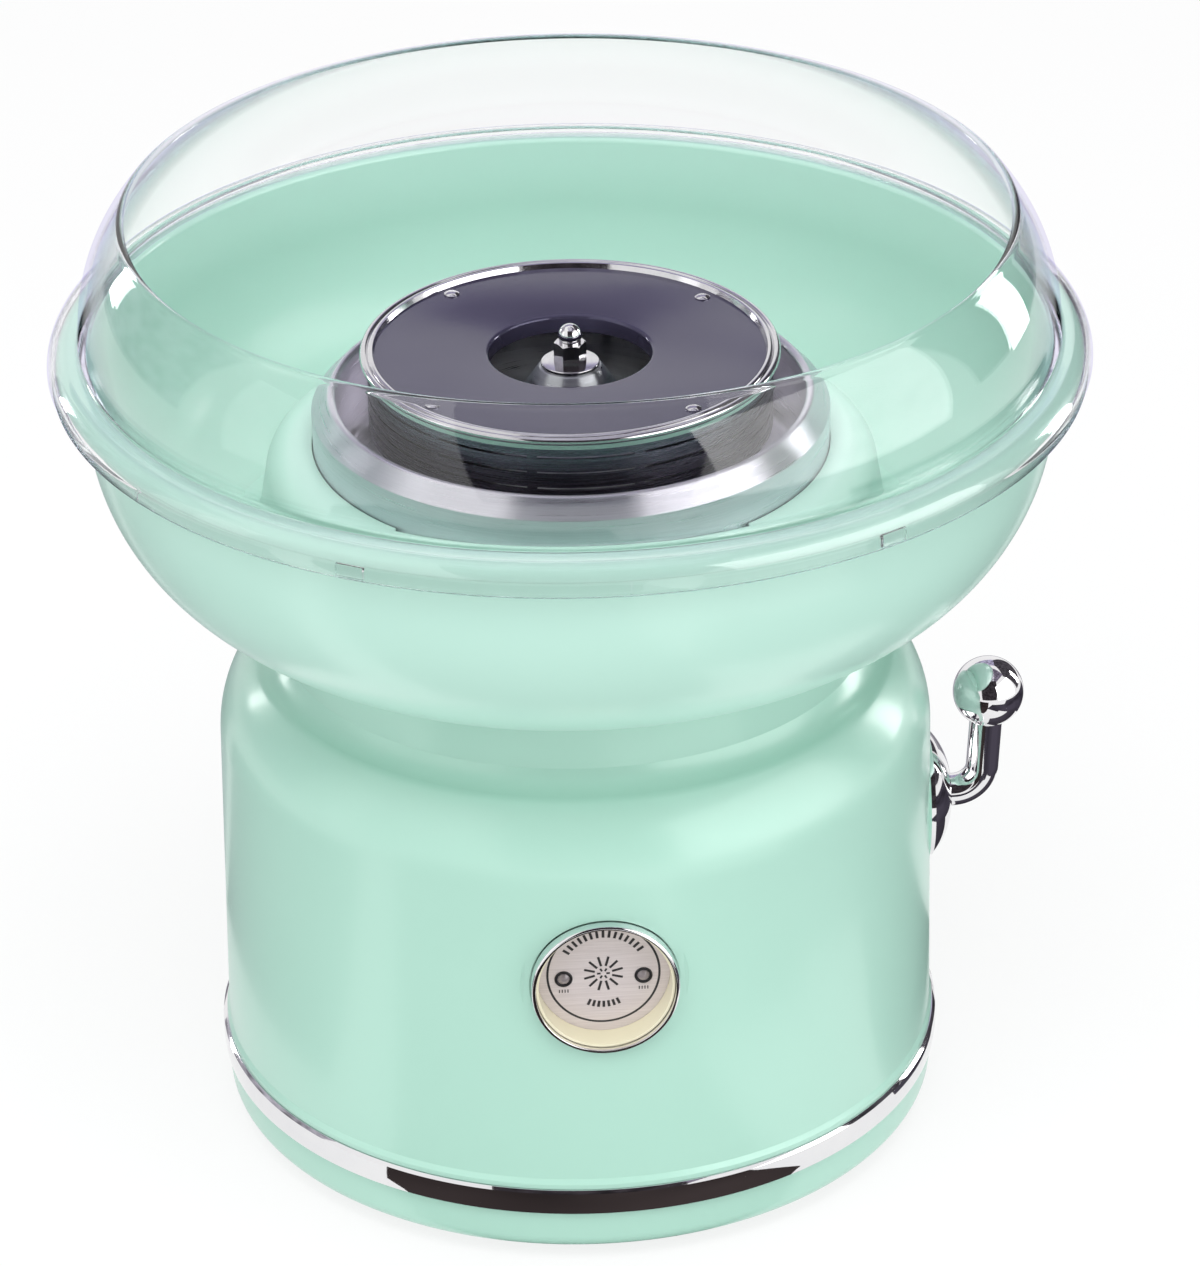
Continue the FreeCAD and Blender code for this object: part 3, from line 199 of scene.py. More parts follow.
def facing(side, height):
    # turns the vertical axis to point out of a side of the machine, at a height
    angle, axis = {"front": (90, "X"), "right": (90, "Y"), "back": (-90, "X")}[side]
    return shift(0, 0, height) @ Matrix.Rotation(math.radians(angle), 4, axis)


# geometry trees


def buildTurnedTree():
    # a closed profile with rounded corners, carried round the axis
    tree, start, end = newTree("turnedPiece", [
        ("Segments", "Int", 192), ("Round Steps", "Int", 6), ("Material", "Material", None)])
    curve = addNode(tree, "GeometryNodeMeshToCurve")
    rounding = addNode(tree, "GeometryNodeFilletCurve", {"Limit Radius": True}, mode="POLY")
    radius = addNode(tree, "GeometryNodeInputNamedAttribute", {"Name": "roundness"},
                     data_type="FLOAT")
    ring = addNode(tree, "GeometryNodeCurvePrimitiveCircle", {"Radius": 1.0})
    sweep = addNode(tree, "GeometryNodeCurveToMesh")
    weld = addNode(tree, "GeometryNodeMergeByDistance", {"Distance": weldGap})
    chain(tree, start, curve, rounding)
    plug(tree, radius.outputs[0], rounding.inputs["Radius"])
    plug(tree, start.outputs["Round Steps"], rounding.inputs["Count"])
    plug(tree, start.outputs["Segments"], ring.inputs["Resolution"])
    plug(tree, rounding.outputs[0], sweep.inputs["Profile Curve"])
    chain(tree, ring, sweep, weld)
    return closeTree(tree, weld, start, end)


def buildRingTree():
    # copies of the incoming mesh, evenly round the vertical axis
    tree, start, end = newTree("ringOfPieces", [
        ("Count", "Int", 4), ("Start Angle", "Float", 0.0), ("Sweep", "Float", 2 * math.pi),
        ("Material", "Material", None)])
    line = addNode(tree, "GeometryNodeMeshLine", {"Offset": (0, 0, 0)})
    points = addNode(tree, "GeometryNodeInstanceOnPoints")
    index = addNode(tree, "GeometryNodeInputIndex")
    share = addNode(tree, "ShaderNodeMath", operation="DIVIDE")
    turn = addNode(tree, "ShaderNodeMath", operation="MULTIPLY_ADD")
    axis = addNode(tree, "ShaderNodeCombineXYZ")
    chain(tree, index, share, turn)
    plug(tree, start.outputs["Count"], line.inputs["Count"])
    plug(tree, start.outputs["Count"], share.inputs[1])
    plug(tree, start.outputs["Sweep"], turn.inputs[1])
    plug(tree, start.outputs["Start Angle"], turn.inputs[2])
    plug(tree, turn.outputs[0], axis.inputs["Z"])
    plug(tree, start.outputs["Geometry"], points.inputs["Instance"])
    plug(tree, axis.outputs[0], points.inputs["Rotation"])
    chain(tree, line, points)
    return closeTree(tree, points, start, end)


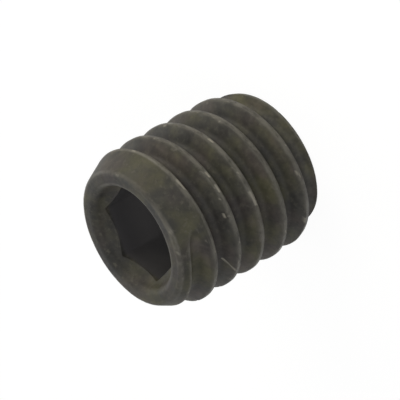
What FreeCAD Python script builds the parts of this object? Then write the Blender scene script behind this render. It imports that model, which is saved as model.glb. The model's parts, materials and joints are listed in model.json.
────────────────────────────────────────
## Written task
Restate the whole of the material exactly.

## Expected answer
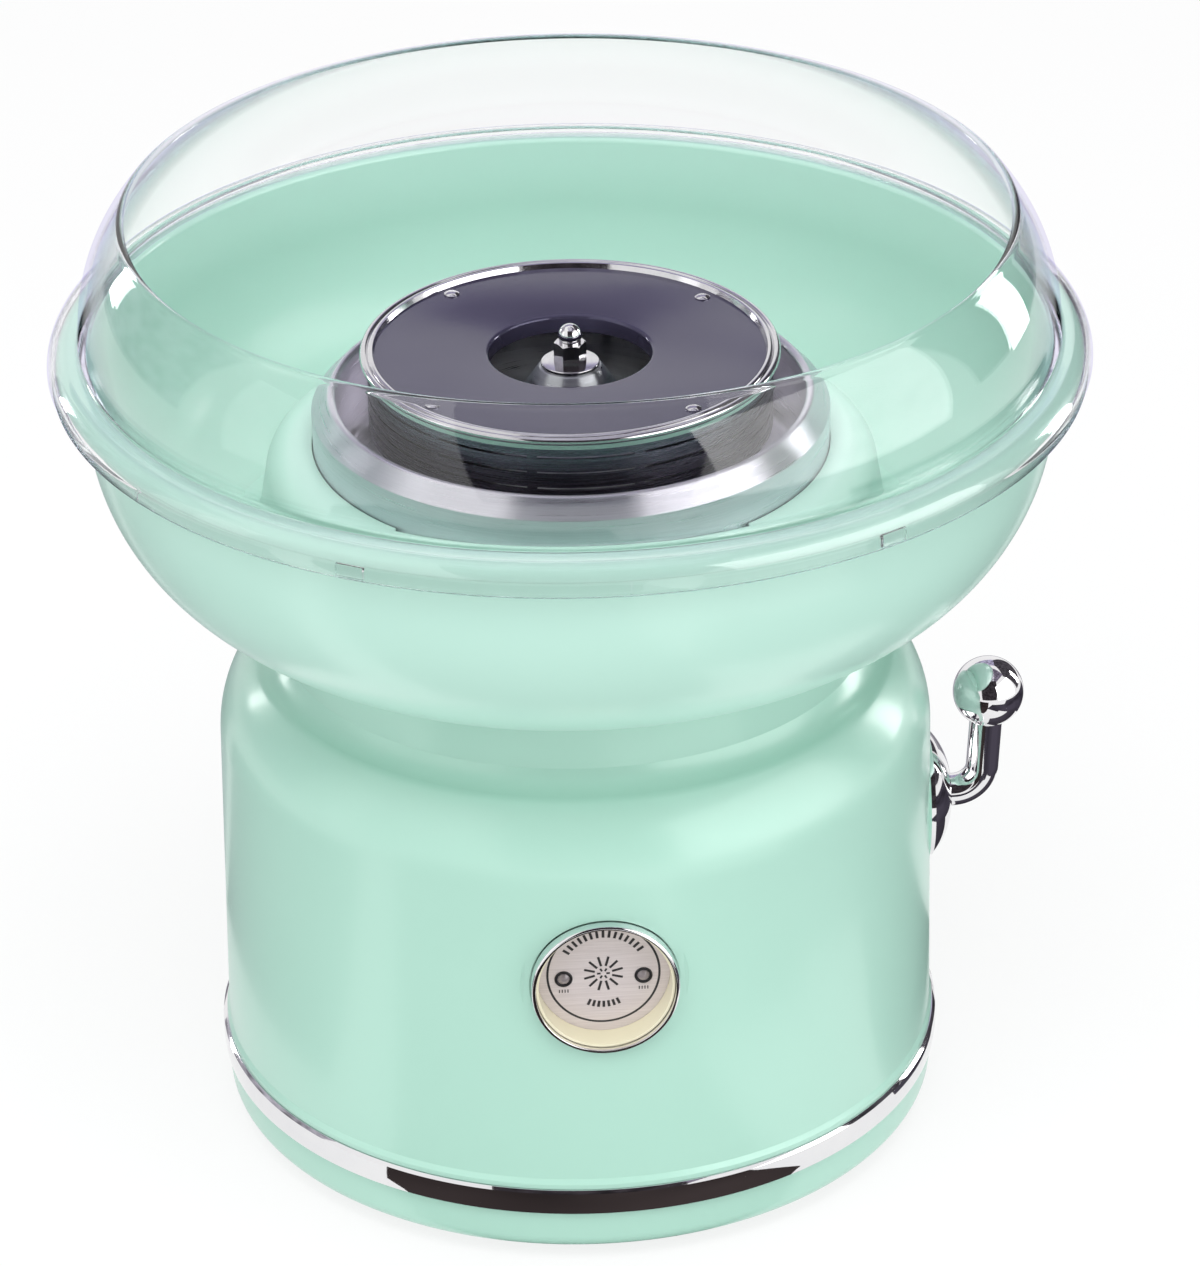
Continue the FreeCAD and Blender code for this object: part 3, from line 199 of scene.py. More parts follow.
def facing(side, height):
    # turns the vertical axis to point out of a side of the machine, at a height
    angle, axis = {"front": (90, "X"), "right": (90, "Y"), "back": (-90, "X")}[side]
    return shift(0, 0, height) @ Matrix.Rotation(math.radians(angle), 4, axis)


# geometry trees


def buildTurnedTree():
    # a closed profile with rounded corners, carried round the axis
    tree, start, end = newTree("turnedPiece", [
        ("Segments", "Int", 192), ("Round Steps", "Int", 6), ("Material", "Material", None)])
    curve = addNode(tree, "GeometryNodeMeshToCurve")
    rounding = addNode(tree, "GeometryNodeFilletCurve", {"Limit Radius": True}, mode="POLY")
    radius = addNode(tree, "GeometryNodeInputNamedAttribute", {"Name": "roundness"},
                     data_type="FLOAT")
    ring = addNode(tree, "GeometryNodeCurvePrimitiveCircle", {"Radius": 1.0})
    sweep = addNode(tree, "GeometryNodeCurveToMesh")
    weld = addNode(tree, "GeometryNodeMergeByDistance", {"Distance": weldGap})
    chain(tree, start, curve, rounding)
    plug(tree, radius.outputs[0], rounding.inputs["Radius"])
    plug(tree, start.outputs["Round Steps"], rounding.inputs["Count"])
    plug(tree, start.outputs["Segments"], ring.inputs["Resolution"])
    plug(tree, rounding.outputs[0], sweep.inputs["Profile Curve"])
    chain(tree, ring, sweep, weld)
    return closeTree(tree, weld, start, end)


def buildRingTree():
    # copies of the incoming mesh, evenly round the vertical axis
    tree, start, end = newTree("ringOfPieces", [
        ("Count", "Int", 4), ("Start Angle", "Float", 0.0), ("Sweep", "Float", 2 * math.pi),
        ("Material", "Material", None)])
    line = addNode(tree, "GeometryNodeMeshLine", {"Offset": (0, 0, 0)})
    points = addNode(tree, "GeometryNodeInstanceOnPoints")
    index = addNode(tree, "GeometryNodeInputIndex")
    share = addNode(tree, "ShaderNodeMath", operation="DIVIDE")
    turn = addNode(tree, "ShaderNodeMath", operation="MULTIPLY_ADD")
    axis = addNode(tree, "ShaderNodeCombineXYZ")
    chain(tree, index, share, turn)
    plug(tree, start.outputs["Count"], line.inputs["Count"])
    plug(tree, start.outputs["Count"], share.inputs[1])
    plug(tree, start.outputs["Sweep"], turn.inputs[1])
    plug(tree, start.outputs["Start Angle"], turn.inputs[2])
    plug(tree, turn.outputs[0], axis.inputs["Z"])
    plug(tree, start.outputs["Geometry"], points.inputs["Instance"])
    plug(tree, axis.outputs[0], points.inputs["Rotation"])
    chain(tree, line, points)
    return closeTree(tree, points, start, end)


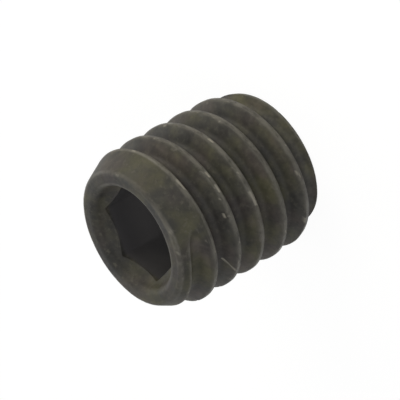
What FreeCAD Python script builds the parts of this object? Then write the Blender scene script behind this render. It imports that model, which is saved as model.glb. The model's parts, materials and joints are listed in model.json.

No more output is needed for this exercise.